The list of Toruń tourist hits – its biggest attractions presented below – provides a brief description of the ‘Gothic pearl’ and may serve as a starting point for getting to know the city.

Vistulian Panorama

The view of the Old Quarter as seen from the south bank of the river (Kępa Bazarowa islet, a forest reservation unique for its central location in the city) is among the most beautiful city panoramas. It has always inspired painters, poets and raftsmen floating their rafts down the Vistula. It is, at the same time, the most popular view of Toruń, stunningly illuminated at night.

Toruń Gingerbread
Toruń gingerbread has long been the most famous gingerbread in the world. The plain or sophisticatedly shaped cakes, the former known as "Catherines", are the tradition, heritage and symbol of Toruń, as well as an indispensable souvenir of the city. Their peculiarity lies not only in their taste, but also in their figural forms. The beautiful richly ornamental wooden baking tray moulds are masterpieces of the high-level woodcarving art themselves, which is well-illustrated by the surviving examples in the City Hall museum or on the permanent exhibition "The world of Toruń gingerbread".

Nicolaus Copernicus Tradition

The tradition relating to the greatest and most famous astronomer of all time… born in Toruń, who is said to have “held the Sun and moved the Earth”, is still alive in his hometown. His spirit seems to pervade the field of science he developed, motivating other eminent scientists in the history of Toruń to follow his example. These include Professor Władysław Dziewulski, a co-founder and professor at the Nicolaus Copernicus University, as well as the first director of Toruń Astronomic Observatory in 1945-1960 who also initiated the study of astrophysics and star astronomy in Poland; and Professor Wilhelmina Iwanowska, a co-founder of astronomical science at Toruń university, a vice-President of International Astronomical Union and the Freeman of the City of Toruń.
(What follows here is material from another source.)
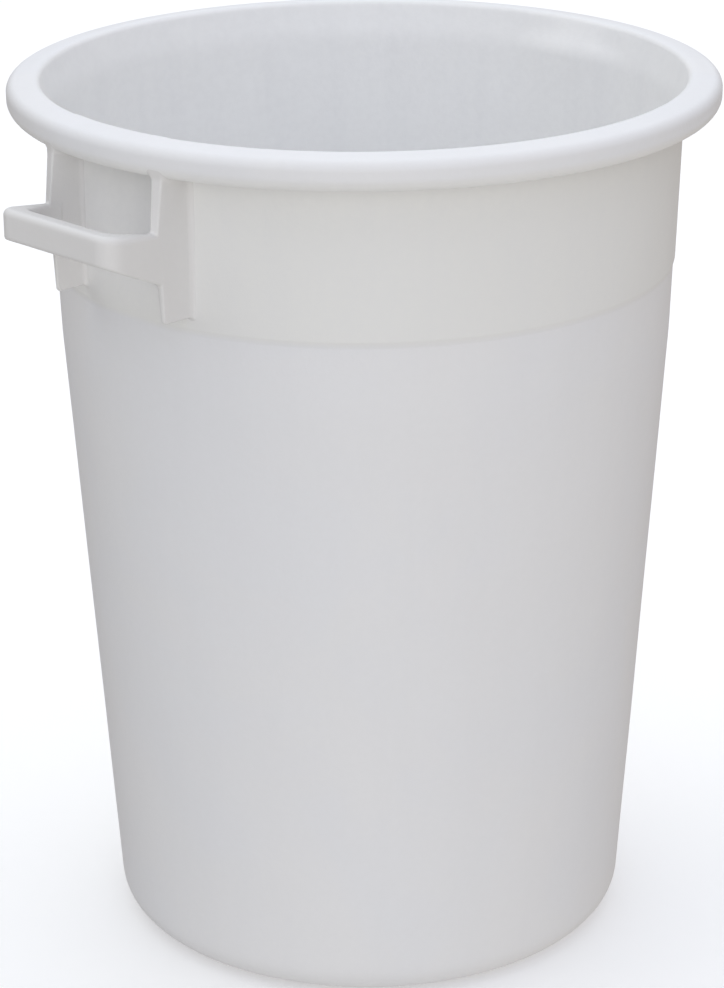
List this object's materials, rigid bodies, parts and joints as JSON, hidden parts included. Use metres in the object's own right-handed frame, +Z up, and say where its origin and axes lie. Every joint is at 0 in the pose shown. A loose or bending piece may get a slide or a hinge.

Nicolaus Copernicus monument

The most famous Nicolaus Copernicus monument is located centrally – in the Old City Market Square, the most important part of the city. The last places commemorating the great astronomer include the Astronomical Observatory under the auspices of Nicolaus Copernicus University (with one of the biggest radio telescopes in the world, potent enough to locate a mobile phone on the Moon with the accuracy of several metres

Nicolaus Copernicus University

Toruń University is the biggest and oldest academic institution in the north of Poland, which received high appraisal for its Departament of Law and Administration as well as the Departament of Physics and Astronomy. It is also the only university in Poland employing world-famous restorers in the Department of Fine Arts. The university is made up of 16 departments and a number of other organizational units which accommodate over 32 thousand students. It employs over 4.4 thousand people, including over 2.2 thousand academic workers.
The university is also the only secular academic institution in Poland which hosted Pope John Paul II.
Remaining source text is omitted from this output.